-- START --
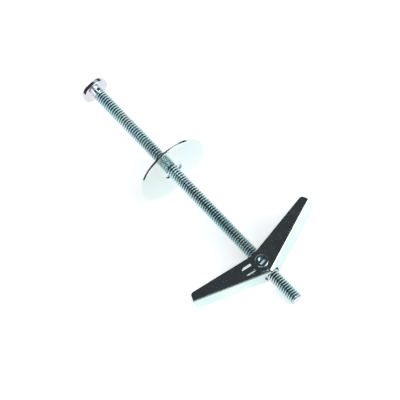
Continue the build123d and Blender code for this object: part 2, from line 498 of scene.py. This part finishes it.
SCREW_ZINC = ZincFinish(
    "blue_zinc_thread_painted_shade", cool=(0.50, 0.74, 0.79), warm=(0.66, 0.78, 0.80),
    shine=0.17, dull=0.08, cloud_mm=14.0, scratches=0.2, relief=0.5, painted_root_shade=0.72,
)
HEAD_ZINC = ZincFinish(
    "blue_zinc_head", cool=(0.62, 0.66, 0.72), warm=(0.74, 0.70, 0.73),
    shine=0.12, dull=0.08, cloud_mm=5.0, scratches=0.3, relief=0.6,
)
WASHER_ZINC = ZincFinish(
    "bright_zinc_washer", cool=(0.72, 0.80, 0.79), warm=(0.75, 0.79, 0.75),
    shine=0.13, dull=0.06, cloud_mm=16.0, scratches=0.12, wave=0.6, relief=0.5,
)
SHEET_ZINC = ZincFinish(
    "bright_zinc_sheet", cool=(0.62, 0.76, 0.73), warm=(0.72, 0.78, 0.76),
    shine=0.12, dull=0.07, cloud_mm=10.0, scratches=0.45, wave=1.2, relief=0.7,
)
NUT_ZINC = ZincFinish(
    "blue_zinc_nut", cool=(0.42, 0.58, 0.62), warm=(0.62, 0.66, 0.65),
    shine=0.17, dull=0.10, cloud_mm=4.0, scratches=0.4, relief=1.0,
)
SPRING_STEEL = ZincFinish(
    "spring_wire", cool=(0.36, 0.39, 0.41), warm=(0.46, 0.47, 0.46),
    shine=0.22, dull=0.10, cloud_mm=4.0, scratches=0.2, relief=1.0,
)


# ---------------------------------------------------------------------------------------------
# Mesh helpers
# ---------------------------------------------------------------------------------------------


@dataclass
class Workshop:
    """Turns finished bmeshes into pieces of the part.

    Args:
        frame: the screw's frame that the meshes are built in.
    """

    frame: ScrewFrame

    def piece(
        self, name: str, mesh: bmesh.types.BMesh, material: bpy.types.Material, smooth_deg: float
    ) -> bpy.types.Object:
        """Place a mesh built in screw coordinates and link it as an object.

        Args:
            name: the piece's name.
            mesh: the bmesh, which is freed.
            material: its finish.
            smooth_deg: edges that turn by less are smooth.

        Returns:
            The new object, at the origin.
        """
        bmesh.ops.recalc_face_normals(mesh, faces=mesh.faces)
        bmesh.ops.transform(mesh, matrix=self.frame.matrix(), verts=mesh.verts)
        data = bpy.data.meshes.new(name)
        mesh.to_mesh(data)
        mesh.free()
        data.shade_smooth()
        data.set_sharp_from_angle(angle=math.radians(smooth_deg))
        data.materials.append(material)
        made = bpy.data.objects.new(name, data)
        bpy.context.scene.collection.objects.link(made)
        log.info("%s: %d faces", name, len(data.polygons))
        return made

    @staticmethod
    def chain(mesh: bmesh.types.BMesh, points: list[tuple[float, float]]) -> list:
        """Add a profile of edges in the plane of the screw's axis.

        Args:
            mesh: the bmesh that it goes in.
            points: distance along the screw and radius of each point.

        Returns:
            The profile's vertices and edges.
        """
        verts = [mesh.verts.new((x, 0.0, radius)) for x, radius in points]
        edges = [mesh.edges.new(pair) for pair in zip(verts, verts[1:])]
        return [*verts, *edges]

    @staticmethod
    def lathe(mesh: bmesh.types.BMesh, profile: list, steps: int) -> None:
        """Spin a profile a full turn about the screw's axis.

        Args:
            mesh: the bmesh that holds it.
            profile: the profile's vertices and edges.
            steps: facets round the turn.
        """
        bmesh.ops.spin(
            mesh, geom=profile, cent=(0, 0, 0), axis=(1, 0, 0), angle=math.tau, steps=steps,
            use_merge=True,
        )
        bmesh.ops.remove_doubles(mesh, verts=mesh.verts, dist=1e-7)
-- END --
● AIM OF THE TASK: Repeat the material from above exactly, word for word.

● SOLUTION TO THIS EXERCISE:
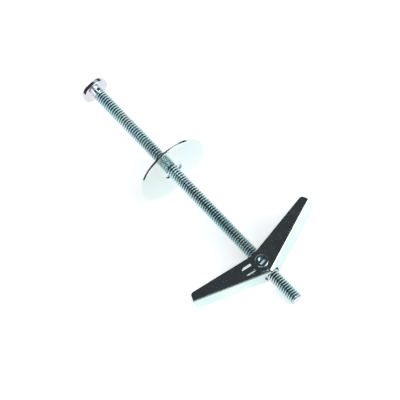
Continue the build123d and Blender code for this object: part 2, from line 498 of scene.py. This part finishes it.
SCREW_ZINC = ZincFinish(
    "blue_zinc_thread_painted_shade", cool=(0.50, 0.74, 0.79), warm=(0.66, 0.78, 0.80),
    shine=0.17, dull=0.08, cloud_mm=14.0, scratches=0.2, relief=0.5, painted_root_shade=0.72,
)
HEAD_ZINC = ZincFinish(
    "blue_zinc_head", cool=(0.62, 0.66, 0.72), warm=(0.74, 0.70, 0.73),
    shine=0.12, dull=0.08, cloud_mm=5.0, scratches=0.3, relief=0.6,
)
WASHER_ZINC = ZincFinish(
    "bright_zinc_washer", cool=(0.72, 0.80, 0.79), warm=(0.75, 0.79, 0.75),
    shine=0.13, dull=0.06, cloud_mm=16.0, scratches=0.12, wave=0.6, relief=0.5,
)
SHEET_ZINC = ZincFinish(
    "bright_zinc_sheet", cool=(0.62, 0.76, 0.73), warm=(0.72, 0.78, 0.76),
    shine=0.12, dull=0.07, cloud_mm=10.0, scratches=0.45, wave=1.2, relief=0.7,
)
NUT_ZINC = ZincFinish(
    "blue_zinc_nut", cool=(0.42, 0.58, 0.62), warm=(0.62, 0.66, 0.65),
    shine=0.17, dull=0.10, cloud_mm=4.0, scratches=0.4, relief=1.0,
)
SPRING_STEEL = ZincFinish(
    "spring_wire", cool=(0.36, 0.39, 0.41), warm=(0.46, 0.47, 0.46),
    shine=0.22, dull=0.10, cloud_mm=4.0, scratches=0.2, relief=1.0,
)


# ---------------------------------------------------------------------------------------------
# Mesh helpers
# ---------------------------------------------------------------------------------------------


@dataclass
class Workshop:
    """Turns finished bmeshes into pieces of the part.

    Args:
        frame: the screw's frame that the meshes are built in.
    """

    frame: ScrewFrame

    def piece(
        self, name: str, mesh: bmesh.types.BMesh, material: bpy.types.Material, smooth_deg: float
    ) -> bpy.types.Object:
        """Place a mesh built in screw coordinates and link it as an object.

        Args:
            name: the piece's name.
            mesh: the bmesh, which is freed.
            material: its finish.
            smooth_deg: edges that turn by less are smooth.

        Returns:
            The new object, at the origin.
        """
        bmesh.ops.recalc_face_normals(mesh, faces=mesh.faces)
        bmesh.ops.transform(mesh, matrix=self.frame.matrix(), verts=mesh.verts)
        data = bpy.data.meshes.new(name)
        mesh.to_mesh(data)
        mesh.free()
        data.shade_smooth()
        data.set_sharp_from_angle(angle=math.radians(smooth_deg))
        data.materials.append(material)
        made = bpy.data.objects.new(name, data)
        bpy.context.scene.collection.objects.link(made)
        log.info("%s: %d faces", name, len(data.polygons))
        return made

    @staticmethod
    def chain(mesh: bmesh.types.BMesh, points: list[tuple[float, float]]) -> list:
        """Add a profile of edges in the plane of the screw's axis.

        Args:
            mesh: the bmesh that it goes in.
            points: distance along the screw and radius of each point.

        Returns:
            The profile's vertices and edges.
        """
        verts = [mesh.verts.new((x, 0.0, radius)) for x, radius in points]
        edges = [mesh.edges.new(pair) for pair in zip(verts, verts[1:])]
        return [*verts, *edges]

    @staticmethod
    def lathe(mesh: bmesh.types.BMesh, profile: list, steps: int) -> None:
        """Spin a profile a full turn about the screw's axis.

        Args:
            mesh: the bmesh that holds it.
            profile: the profile's vertices and edges.
            steps: facets round the turn.
        """
        bmesh.ops.spin(
            mesh, geom=profile, cent=(0, 0, 0), axis=(1, 0, 0), angle=math.tau, steps=steps,
            use_merge=True,
        )
        bmesh.ops.remove_doubles(mesh, verts=mesh.verts, dist=1e-7)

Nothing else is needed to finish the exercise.